El extremo de esta tendencia es que el relativismo de algunos niega hechos objetivos en los que existe un acuerdo universal; por ejemplo, que el mar tiene peces es una verdad universal (es un hecho objetivo aceptado universalmente). A todos conviene y requerimos que haya acuerdos universales. No todo puede relativizarse, el arte puede entrar en esta categoría, por el bien de todos.
Por otra parte, el arte tiene un carácter subjetivo, personal, que produce el sello del autor. La técnica que emplea para narrar, pintar, cantar, etcétera, se engarza con lo que quiere dar a conocer, en ese punto el artista se suma a una tradición. Su obra es un pez más en el río estético. Las aguas de la traición-ruptura son el espacio donde fluyen y donde pueden crecer y pervivir. La sociedad puede tener un papel esencial en la sobrevivencia de un artista y de su obra, de no interesarse por ambos (artista y obra) pierde ella misma.
El motivo más esencial por el cual deberíamos interesarnos en el arte es que nos ofrece una manera distinta de entender el mundo, nos afronta a ciertas verdades personales mediante leyes técnicas nacidas de su corriente.
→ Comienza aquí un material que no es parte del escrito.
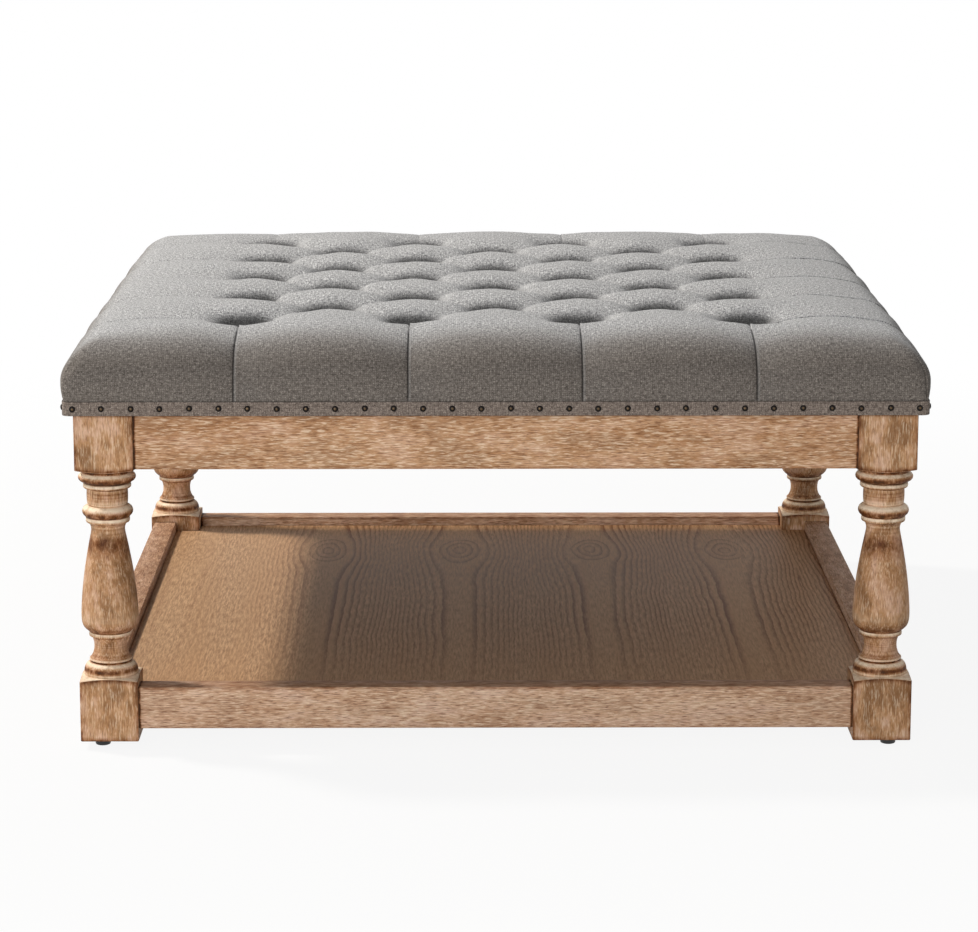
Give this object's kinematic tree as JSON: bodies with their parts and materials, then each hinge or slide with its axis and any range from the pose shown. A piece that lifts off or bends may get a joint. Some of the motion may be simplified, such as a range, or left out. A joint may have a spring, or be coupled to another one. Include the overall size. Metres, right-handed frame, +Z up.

Proporciona una oportunidad para el descanso y la felicidad. Crear obliga a la persona a superar sus límites, a ocupar su tiempo en otros asuntos que no son los del trabajo, la fatiga mental, la saturación. Permite despejarse, crear, ser creativos y vivir siempre de mejor manera. Por supuesto, la reyerta aquí no descansa entre lo relativo y lo objetivo, ni entre la verdad personal y universal, sino en que el arte efectivamente se apoya en un terreno personal y otro universal. Es espectador, al exponerse a ella, también entrará en ese juego estético y, como en todo juego, debe conocer las reglas para ganar la partida, es decir, nutrirse de eso que mira, escucha, toca.